İtiraf etmeliyim ki, "da'vâ" kelimesi, beni otuz yıl önceki gibi heyecanlandırmıyor; hayatı ve hadiseleri, başkalarının belirlediği çerçevelerden seyretmekten vazgeçeli yıllar oldu. Geçen zaman, hayatı ve hadiseleri değerlendirmek için "da'vânın alışıldık kriterlerinden başka pekâlâ kullanışlı, doğru ve işe yarar kriterlerin bulunduğunu da hatırlattı. Yardan, anadan, serden da'vâ uğruna bir çırpıda vazgeçmek, da'vâ uğruna ölüme bile koşar adım yürümek yerine, yine da'vâ uğruna yaşamanın ve yaşatmanın da değerli, hatta çok değerli olabileceğini farketmek güzeldi. "Üretmek, çoğaltmak ve yaşamak" gibi değerlerin "eksiltmek, fedâ etmek ve ölmek"le mukayesesi haksızlıktı. Mensuplarından kendi nefislerini her gerektiğinde hiçe saymalarını isteyen bir da'vâ", bütün kahramanlarını sırayla belâya, fedâkarlığa ve ölüme sevkederek nasıl bir dünya kurmak iddiasında bulunabilirdi?

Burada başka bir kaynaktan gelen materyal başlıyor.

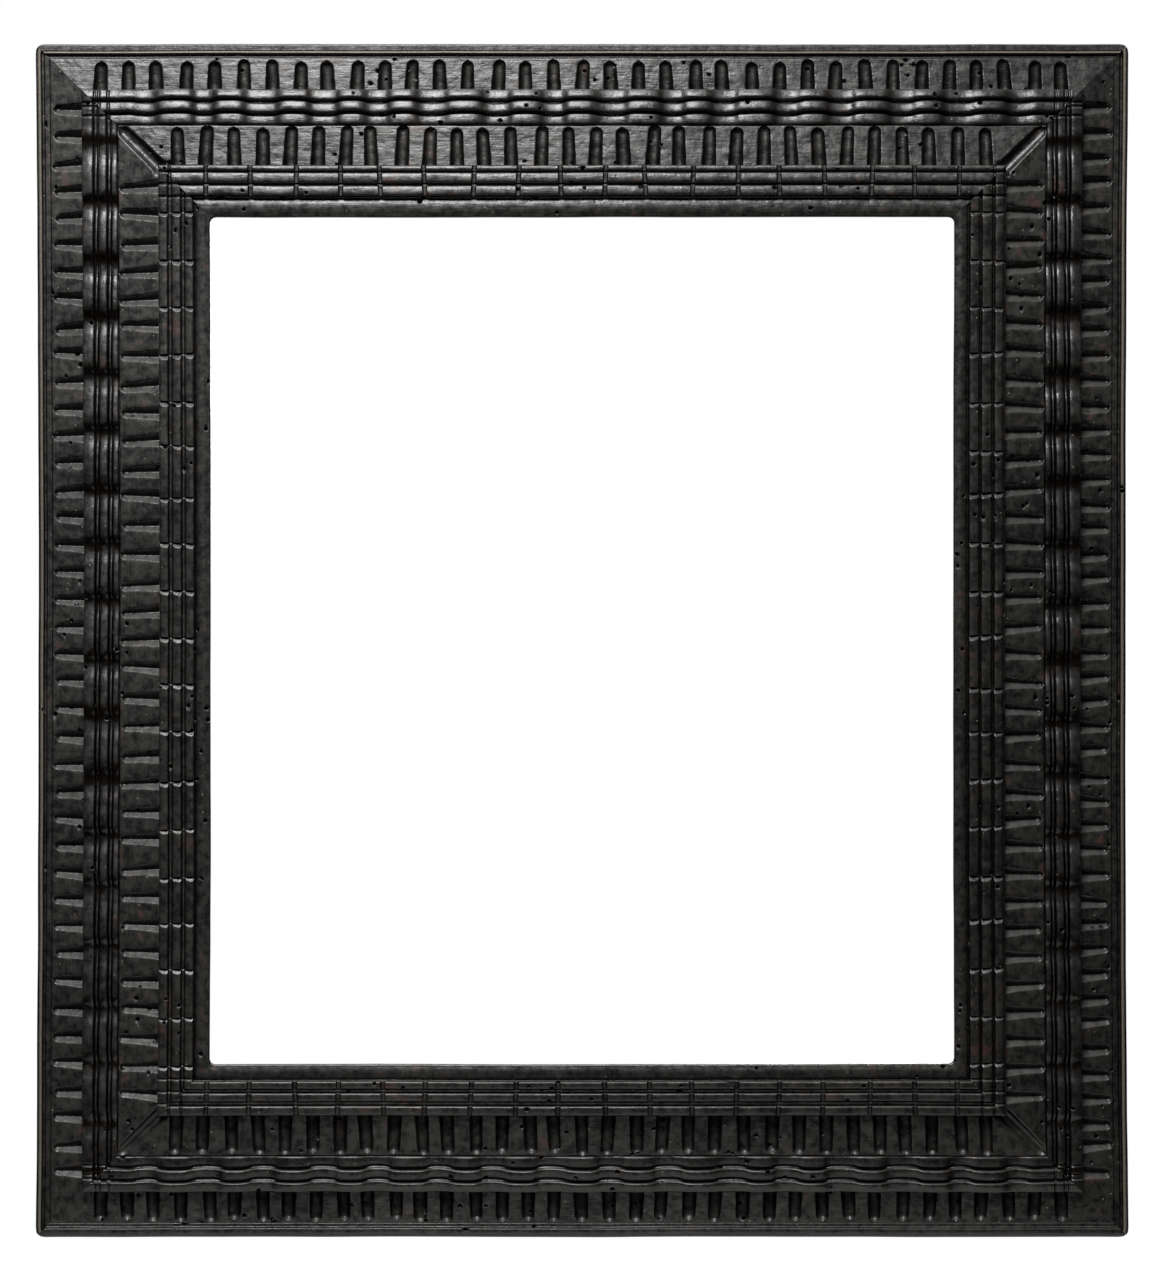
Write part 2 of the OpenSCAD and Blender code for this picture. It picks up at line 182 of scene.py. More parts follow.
def coated(tree, base, coats):
    """The colour under coats of other colours, each with its share, the last on top."""
    colour = srgb(base)
    for share, coat in coats:
        colour = add(tree, "Mix", share, colour, srgb(coat), data_type="RGBA")
    return colour


def surface(tree, colour, dull, marks, height, metal=None, ior=1.45):
    """Ends a material's tree, with marks of a height in metres, and gives its shader."""
    bump = add(tree, "Bump", 1.0, height, None, marks)
    bsdf = add(tree, "BsdfPrincipled", colour, metal, dull, ior).node
    tree.links.new(bump, bsdf.inputs["Normal"])
    tree.links.new(bump, bsdf.inputs["Coat Normal"])
    add(tree, "OutputMaterial", bsdf.outputs[0])
    return bsdf


def ebonised(name, face, dust, worn, haze):
    """Pearwood stained black and waxed."""
    # A near-black polished face under old wax, which greys it in blotches and streaks; red wood
    # where it has rubbed through; pale specks; painted shade in the hollows, the holes and on
    # the walls, and painted light on faces that look up and on the bead tops
    material, tree = blank(name)
    texture = add(tree, "TexCoord").node.outputs
    place, facing = texture["Object"], add(tree, "SeparateXYZ", texture["Normal"]).node.outputs
    relief, hole, stain = (stored(tree, name) for name in ("relief", "hole", "stain"))
    along = stored(tree, "along", "Vector")
    per_m = 1000
    # Wax blotches about 4 mm across, in patches of 60 mm; rubbed spots of 8 mm
    clouds = add(tree, "TexNoise", place, per_m / 4, 3.0, 0.6)
    patches = add(tree, "TexNoise", place, per_m / 60, 2.0, 0.5)
    spots = add(tree, "TexNoise", place, per_m / 8, 2.0, 0.6)
    # Plane scratches and pear grain, 0.45 mm wide and about 14 mm long
    grain_at = add(tree, "Mapping", along, None, None, (per_m / 14, per_m / 0.9, per_m / 0.9))
    grain = add(tree, "TexNoise", grain_at, 1.0, 2.0, 0.65)
    # Specks of limewash and dust, 0.3 mm across and some 4 mm apart
    speck = add(tree, "TexVoronoi", place, per_m / 4).node
    chosen = add(tree, "SeparateColor", speck.outputs["Color"])
    speck = add(tree, ((speck.outputs["Distance"], "<", (chosen, "*", 0.10)), "*",
                       (chosen, ">", 0.7)))
    # Near-black and with less coat where the surface lies below its neighbours: painted shade in
    # the hollows
    low = add(tree, "MapRange", relief, -0.1, -0.7, 0.0, 1.0)
    proud = add(tree, "MapRange", relief, 0.06, 0.3, 0.0, 1.0)
    # Black soot in random clouds and in the wave smudges, which are partly grime and partly painted
    # shade
    soot_and_shade = add(tree, "MapRange", ((stain, "*", 0.7), "+", clouds), 0.72, 1.0, 0.0, 1.0)
    # Pale wood where the bead tops are rubbed through, which is also a painted highlight
    pale_wood_and_highlight = add(tree, "MapRange", (stain, "+", (clouds, "*", 0.5)), 0.1, -0.6, 0.0, 0.85)
    rubbed = add(tree, "MapRange", ((spots, "+", (patches, "*", 0.5)), "+", (proud, "*", 0.04)),
                 0.93, 0.99, 0.0, 0.7)
    dusty = add(tree, "MapRange", ((clouds, "+", (patches, "*", 0.5)), "+", (grain, "*", 0.3)),
                0.75, 1.05, 0.0, 1.0)
    # Faces that look up are lighter, partly settled dust and partly painted light; walls that
    # face sideways or down are painted near-black and lose their coat, as painted shade
    shaded_wall = (("ABSOLUTE", facing["X"]), "MAXIMUM", (facing["Z"], "*", -1.5))
    shaded_wall = add(tree, "MapRange", shaded_wall, 0.3, 0.75, 0.0, 1.0)
    # Settled dust on faces that look up, which also paints the light from the lamp above
    upward_dust_and_light = add(tree, "MapRange", facing["Z"], 0.3, 0.75, 0.0, 0.6)
    # Over the face lie grey wax, worn wood, settled dust and painted light on faces that look
    # up, pale wood that is also a painted highlight, specks, soot and painted shade in the
    # hollows, and painted black shade on the walls and in the holes
    colour = coated(tree, face, (
        (dusty, dust), (rubbed, worn), (upward_dust_and_light, "#565552"), (pale_wood_and_highlight, "#7d7667"), (speck, "#8b8272"),
        ((("MAXIMUM", low, soot_and_shade), "*", 0.9), "#120b07"), ((shaded_wall, "*", 0.9), "#040303"),
        (hole, "#030202")))
    # Less coat in the holes, the hollows, the soot and on the walls: painted shade, with real grime
    # in the soot
    bare_and_shaded = ((1.0, "-", hole), "*", (1.0, "-", (low, "*", 0.5)))
    bare_and_shaded = ((1.0, "-", (soot_and_shade, "*", 0.92)), "*", bare_and_shaded)
    bare_and_shaded = (bare_and_shaded, "*", (1.0, "-", (shaded_wall, "*", 0.92)))
    wax = add(tree, "MapRange", ((clouds, "+", (patches, "*", 0.3)), "+", (grain, "*", 0.3)),
              0.62, 0.98, 0.35, 1.0)
    # Less coat towards the right side, which darkens it: painted shade, as the lamp stands to the
    # left
    across = add(tree, "SeparateXYZ", place)
    wax = add(tree, (wax, "*", add(tree, "MapRange", across, -0.24, 0.24, 1.0, 0.55)))
    dull = add(tree, "MapRange", clouds, 0.35, 0.75, 0.24, 0.42)
    # Hand planing stands 0.1 mm high over 4 mm, and scratches a quarter of that
    bsdf = surface(tree, colour, dull, ((clouds, "*", 0.45), "+", (grain, "*", 0.16)), 0.0006)
    tree.links.new(add(tree, (wax, "*", bare_and_shaded)), bsdf.inputs["Coat Weight"])
    bsdf.inputs["Coat Roughness"].default_value = haze
    bsdf.inputs["Coat IOR"].default_value = 1.7
    return material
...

Ve son tahlilde yeniden sormalıydık; uğruna kendimizi fedâ etmemiz gereken bir dâ'va nasıl bir da'vâ olmalıydı; bu hususta biz fikir yürütmeyecek, biz sual sormayacak ve biz karara varmayacak idiysek, buna kim, hangi yetkiyle karar verebilecekti?
Düşünmeye vakit bulmak!
Şüphesiz uğrunda ölümü göze almayı gerektiren değerler vardır; şüphesiz sağ kalmanın, ölmekten daha ağır çektiği, mezelletin batağında debelenmenin zaman zaman ölümden daha beter göründüğü haller olabilir; Hafazanallah! Bu gibi hallerde nihâi kararı, "da'vâ" toptancılığı yerine, nefsî inisiyatife terketmek herhalde daha doğru olacaktır.

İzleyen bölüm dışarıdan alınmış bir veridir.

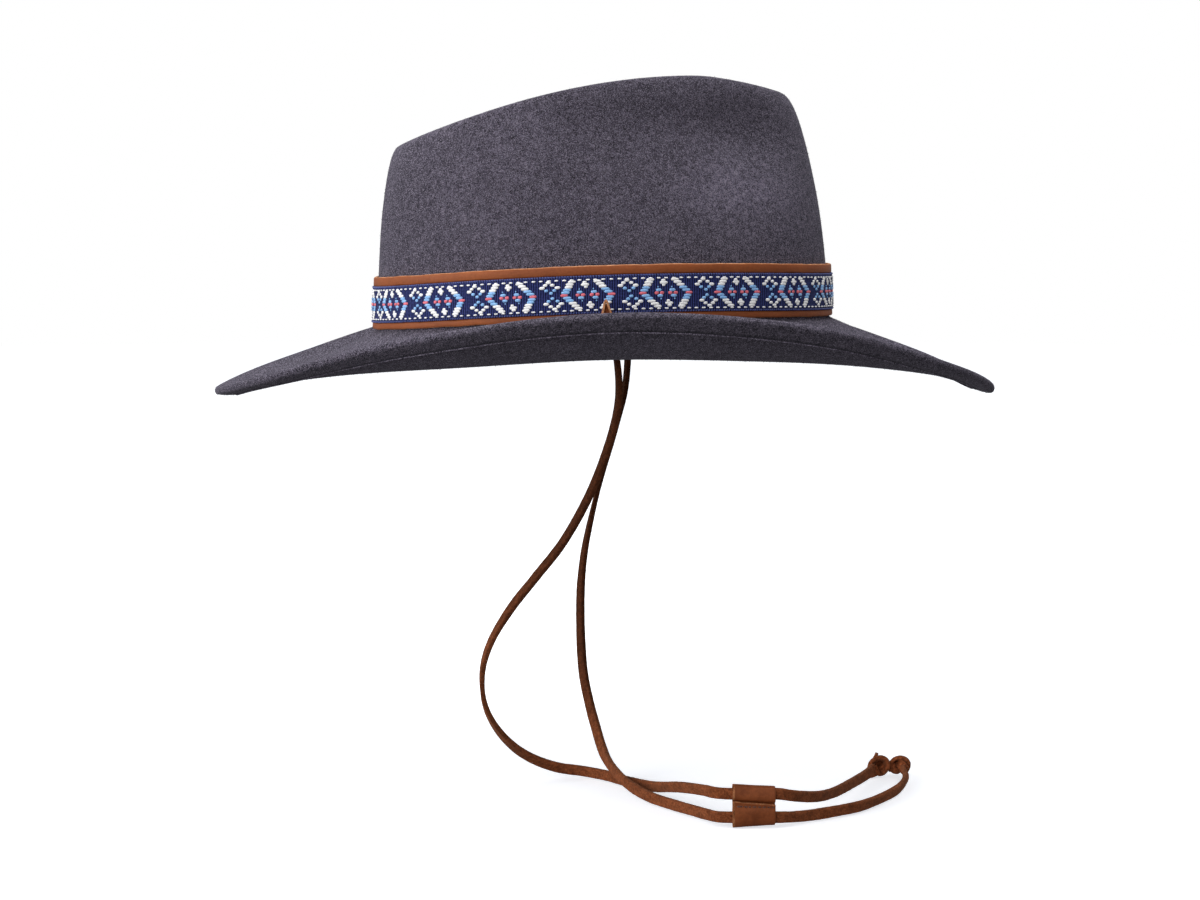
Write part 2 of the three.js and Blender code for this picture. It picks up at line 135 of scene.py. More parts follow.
# Floats in fours: to both sides, above and below
FLOATS_FOUR = (
    {"shade": "blue", "along": 2.72, "row": 1, "long": 1.04, "high": 1.15},
    {"shade": "blue", "along": 2.44, "row": 2, "long": 1.04, "high": 1.15},
    {"shade": "white", "along": 2.16, "row": 3, "long": 1.04, "high": 1.15},
    {"shade": "white", "along": 1.88, "row": 4, "long": 1.04, "high": 1.15},
    {"shade": "white", "along": 1.60, "row": 4.95, "long": 1.0, "high": 1.1},
    {"shade": "blue", "along": 0.9, "row": 1.05, "long": 0.75, "high": 1.15},
    {"shade": "blue", "along": 0.9, "row": 2.2, "long": 0.15, "high": 0.6},
)
# Floats in twos, above and below, at the middle of the figure or between two figures
FLOATS_TWO = (
    {"shade": "white", "along": 0, "row": 3.0, "long": 0.45, "high": 1.1},
    {"shade": "white", "along": 0, "row": 3.8, "long": 1.0, "high": 1.2},
    {"shade": "white", "along": 0, "row": 4.6, "long": 0.55, "high": 1.1},
    {"shade": "blue", "along": 5.4, "row": 1, "long": 0.5, "high": 1.1},
    {"shade": "blue", "along": 4.86, "row": 2, "long": 0.5, "high": 1.1},
    {"shade": "blue", "along": 5.94, "row": 2, "long": 0.5, "high": 1.1},
    {"shade": "white", "along": 4.42, "row": 3, "long": 0.7, "high": 1.15},
    {"shade": "white", "along": 6.38, "row": 3, "long": 0.7, "high": 1.15},
    {"shade": "white", "along": 4.9, "row": 4, "long": 0.56, "high": 1.1},
    {"shade": "white", "along": 5.9, "row": 4, "long": 0.56, "high": 1.1},
    {"shade": "white", "along": 5.4, "row": 4.95, "long": 0.65, "high": 1.1},
)
# The rows of dashes along both edges, and the beads of the woven edge outside them
DASHES = {"top": 5.55, "bottom": -5.75, "long": 0.5, "high": 0.6}
BEAD = {"pitch": 1.2, "long": 0.7, "out": 0.6, "high": 0.8, "inset": 0.3, "lean": 0.35}


# ---------- camera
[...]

Hiç kimseye, "senin da'vân bâtıl, bu sevdadan vazgeç" diye nasihat vermek endişesinde değilim ama kendini çıra gibi tutuşturarak yakmaktan çekinmeyen, beline kuşandığı patlayıcılarla canlı bir bomba gibi kendiyle birlikte mâsum insanları da parçalamayı göze alan, memleketin dağlarında "da'vâ" uğruna gençliğini hebâ eden gençlerin, en azından benim kadar olsun bir durum değerlendirmesinde bulunabilecek fırsat ve zamana sahip olabilmelerini dilerdim. Evet, herkesin böyle bir şansı olmalı!
Madalyonun öbür yüzü
Osman Yüksel Serdengeçti, "işte da'vâ adamı" diye örnek gösterilebilecek bükülmez bir şahsiyetti ama madalyonun öbür yüzünde kavruk bir Anadolu delikanlısının hayatının sonuna doğru gittikçe ağırlaşan şahsî dramını da görüyoruz; Rasih Yılmaz'ın titiz ve emek isteyen araştırması, bize Toros dağları kadar heybetli ve mehîb çehrenin derûnunu ve insânî vechesini de hissettirebildiği için değerli; genç kalem arkadaşımızdan, bizlerde nefis hesaplaşmasına medâr olacak daha nice biyografiler ve te'lifler bekliyoruz.